The council has changed its mind on how to go about recruiting a new chief executive to replace Morgan Goodlad, as it strives to avoid the “widespread dissatisfaction” caused by the problematic process of mak­ing the last senior SIC appointment.

Having initially created an appointment sub-committee drawn from councillors, it has now been decided that the two-day interview process will be carried out by all 22 councillors after all.

The panel – made up of chairmen and vice-chairmen – will still be responsible for drawing up a shortlist of candidates. It will cost £20,000 to advertise the £97,000 a year post in the national media.

Councillor Gussie Angus said that, while he could not go into details in public, everyone had expressed dissatisfaction at the way the recruitment process for the last senior SIC appointment – that of Gordon Greenhill as director of infrastructure in October – had been handled and it was important to get the appointment of a new chief executive right.
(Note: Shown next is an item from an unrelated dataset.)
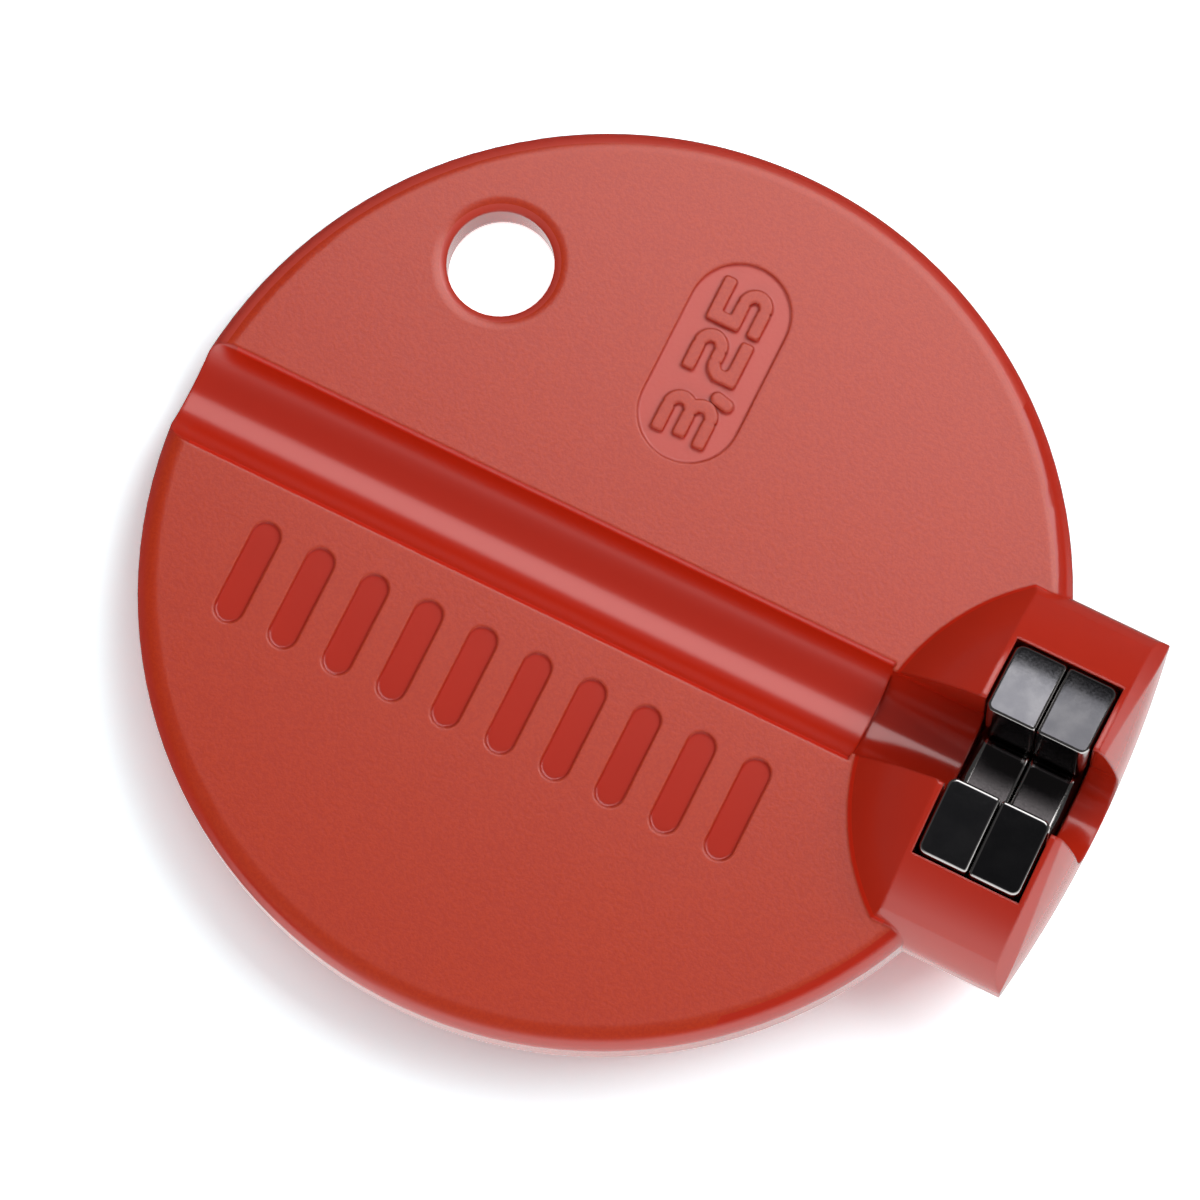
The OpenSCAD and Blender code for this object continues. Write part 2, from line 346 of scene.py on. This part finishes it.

Councillor Andrew Hughson agreed and said it was right that all councillors should have a say in a “huge appointment” which would “affect everyone in the SIC”, adding that if the interviews were carried out by a panel it could cause problems with public perception.

North Isles member Laura Baisley said that having the full council interviewing candidates was “appalling”, “nonsense” and “absolute rubbish” but she was unable to find a seconder.

Mr Goodlad has been in the post for a decade and, having announced his resignation in February, he will leave at the end of May.

A controversial tenure saw Mr Goodlad censured in 2007 when the public services ombudsman found him guilty of maladministration after he failed to declare an interest when advising Shetland Develop­ment Trust on investing in local salmon farming consortium SSG Seafoods. The business, which was part-owned by his brother Alistair, later collapsed at a cost of £7 million to community funds.